Mira Wickert spielt ein „It-Girl“, das Moderatorin sein will. Es fehlt ein wenig die Ausstrahlung. Dafür entschädigt sie unter anderem mit ihrem Vortrag von It’s a man’s world, das sie mit viel Ironie interpretiert. Matthias Lühn und Gareth Charles stellen abwechselnd die verschiedenen Gäste dar und bereiten dem Publikum mit ihren Auftritten viel Freude, wenn etwa ein Vorstandsvorsitzender, ein Unternehmer, der gescheiterte Manager einer Sozialbank, der reiche Erbe und viele andere auftauchen. Den größten Erfolg erzielt Charles mit seinem letzten Auftritt, in dem er mit viel Lokalkolorit glänzt. Das könnte in einer kölschen Kneipe beim Handwerker-Stammtisch nicht besser klingen. Herrlich.

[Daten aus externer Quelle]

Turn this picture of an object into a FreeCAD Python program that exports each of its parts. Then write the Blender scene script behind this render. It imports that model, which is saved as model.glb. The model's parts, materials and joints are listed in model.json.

Zahlreiche Lieder ergänzen die „Interviews“ im Arrangement von Michael Barfuss. Philipp Joerres an der Posaune, Victor Maria Diderich am Saxofon und Gleb Tschepki am E-Piano unterstützen die singenden Darsteller, wenn sie nicht gleich selbst mitsingen. Die Balance im Tanzsaal stimmt allerdings überhaupt nicht. Während die Bläser dröhnen, sind die Sänger kaum zu verstehen, und damit bleiben auch einige bekanntere Lieder unerkannt. Bei Der Weg von Herbert Grönemeyer wird auch in den Text eingegriffen, und aus Hanns Eislers Lob des Kommunismus wird kurzerhand ein Lob des Kapitalismus – schöne Idee. Vielleicht kann man hier bei künftigen Aufführungen mit einer vernünftigen Mikrofonierung der Akteure noch einiges an Verbesserung erzielen. Dank des Ungleichgewichts fällt auch auf, dass bei den Arrangements vor allem in der Vielfalt noch Luft nach oben ist. Aber es gibt viel laute und poppige Musik, da achtet das Publikum nicht so auf die Feinheiten, sondern konzentriert sich lieber auf großen Beifall für die Akteure.